O PS e a economia Leopardo
15-05-2015 - Jorge Bateira
Em tempos, António Costa disse:
Não tenhamos dúvidas: se pensarmos como a direita pensa, acabamos a governar como a direita governou.
Com a recente publicação do relatório “Uma década para Portugal”, realizado por um grupo de economistas que colaboram com o PS, é possível verificar que, no essencial da política económica, este continua a pensar como a direita. Logo no primeiro parágrafo do sumário, diz-se que “a crise que se abateu sobre Portugal resultou de um acumular de desequilíbrios estruturais – público, demográfico, institucional e financeiro – para o qual a resposta foi um corte não estrutural e drástico nos salários da Administração Pública, a que se seguiu “um brutal aumento de impostos” e o consequente empobrecimento do país.” Vejamos.
O desequilíbrio estrutural que, em última análise, explica a situação em que nos encontramos – a integração de Portugal numa união económica e monetária com países muito mais desenvolvidos, ela mesma promotora da globalização comercial e financeira – é referido no diagnóstico como sendo um constrangimento superável com os instrumentos de política de que dispomos. Tratar-se-ia apenas de aplicar as políticas certas, em vez de ir além da troika . Mas isto é espantoso. Tendo abdicado de todos os instrumentos de política económica que permitiram aos países desenvolvido industrializar-se, gerindo a sua abertura externa e articulando política industrial com cambial, como é possível vir dizer que “o sucesso da sociedade portuguesa tem que passar por um crescimento sustentado no aumento das qualificações” (p. 14)? Este discurso, típico do simplismo da ‘economia da oferta’ que inspirou a Estratégia de Lisboa, só convence quem está imerso no paradigma que gerou esta crise (ver Dani Rodrik, The Return of Industrial Policy ).
É bem provável que estes economistas já tenham esquecido que o pensamento de Gunnar Myrdal apontava à ortodoxia económica a sua incapacidade para entender os processos circulares e cumulativos que explicam o desenvolvimento, ou a sua ausência. Também devem ter esquecido que um dos principais instrumentos de promoção da mudança estrutural de que mais precisamos – corrigir “uma excessiva concentração de investimento em sectores de bens não-transacionáveis” – é a alteração dos preços dos produtos e serviços importados relativamente aos produzidos no país. Isso consegue-se com a desvalorização da taxa de câmbio, um instrumento precioso de que não dispomos. Por isso mesmo, a troika insistiu numa política geradora de desemprego em massa, acompanhada da liberalização e embaratecimento dos despedimentos.
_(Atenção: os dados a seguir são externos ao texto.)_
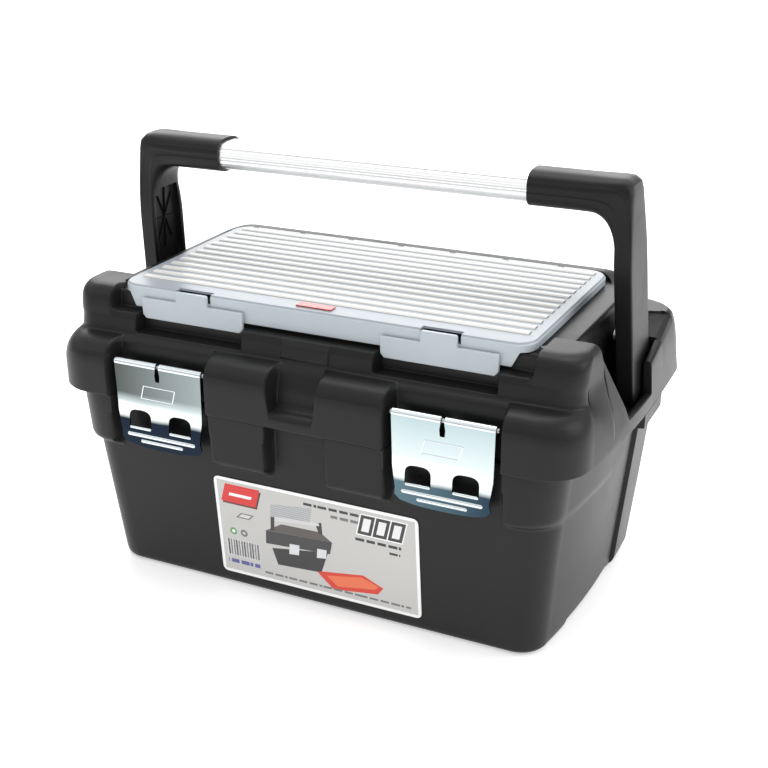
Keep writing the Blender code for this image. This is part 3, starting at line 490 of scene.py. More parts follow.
# Each profile is a list of inset and height, from the parting line up and over to the well's floor.
deckWall = [(34.5, 215), (36, 229), (37.5, 231.5), (39, 232)]
bumper = [(0, foot), (0, 186), (1.9, 193.5), (7, 199), (14, 201.2), (24, 202), (24.8, 204.4),
          (25, 205.2), (26.5, 213.8), (26.8, 214.6)]
underCover = [(28, 219), (39.5, 219.5), (40.5, 231), (42, 232), (43, 232), (44, 232)]
frontBlock = [(27.6, 222), (29.5, 230), (33, 234.4), (39, 236), (48.5, 236), (44, 232)]
nearFront = [(0, foot), (0, 180), (1.5, 188), (4, 193.5), (6.5, 197), (8.5, 199.5), (9.5, 201.5),
             (10, 204), (10.5, 210), (11, 215), (12, 222), (13.5, 229), (16, 233.5), (20, 236),
             (50.5, 236), (52, 232)]
endBlock = [(0, foot), (0, 166), (0.3, 174), (1.6, 182), (3.3, 189), (5, 195), (6.5, 200.5),
            (8, 206), (9.5, 211.5), (10.8, 216.5), (12, 222), (14, 229), (16.5, 233.5), (20, 236),
            (50.5, 236), (52, 232)]
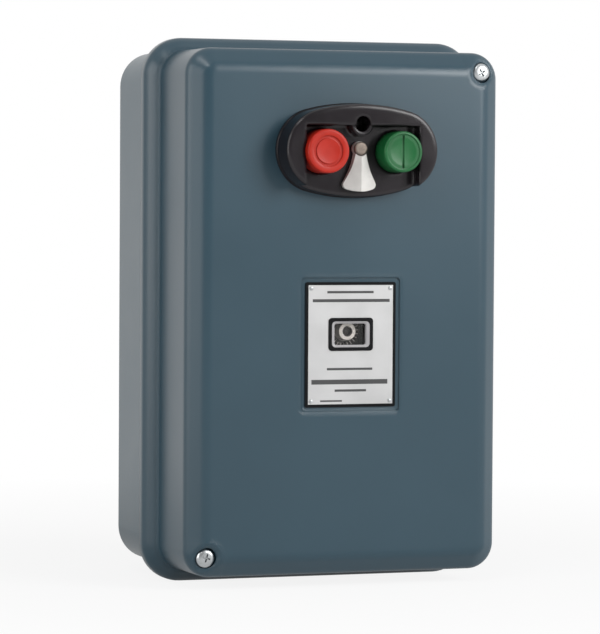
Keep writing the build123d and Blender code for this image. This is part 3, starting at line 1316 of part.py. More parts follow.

A finalidade nunca foi escondida: dar competitividade às exportações através da redução dos salários e outros encargos, a “desvalorização interna”.
Ora o relatório dos economistas do PS assume o quadro institucional em que nos encontramos (ver entrevista de Vieira da Silva ao Observador) e, por conseguinte, propõe novas medidas de “flexibilização”, com destaque para “um regime conciliatório de cessação do contrato de trabalho”, à semelhança do que já existe na Alemanha. Se juntarmos a trapalhada da TSU, é o socialismo-terceira via em todo o seu esplendor. Sem política orçamental, sem política monetária, tutelados pelos especuladores, os economistas do PS prometem-nos uma “ desvalorização interna ”, talvez com mais consciência social, completada pela política de investimento, inovação e internacionalização das empresas que foi sendo declinada pelos sucessivos governos do arco da “desgovernação” com os resultados que conhecemos.
Nem é preciso discutir em detalhe cada um dos pressupostos do modelo que foi usado. Basta ver o quadro conceptual assumido no relatório (défice estrutural, taxa natural de desemprego, segmentação do mercado de trabalho), para perceber a natureza da proposta. Como disse Thomas Palley (“ Gattopardo economics ”), mesmo que subconscientemente, os profissionais da economia dominante também têm um interesse privado (maximizador de utilidade) na manutenção das ideias neoliberais na medida em que investiram intelectualmente nessas ideias e sobre elas construíram as suas carreiras.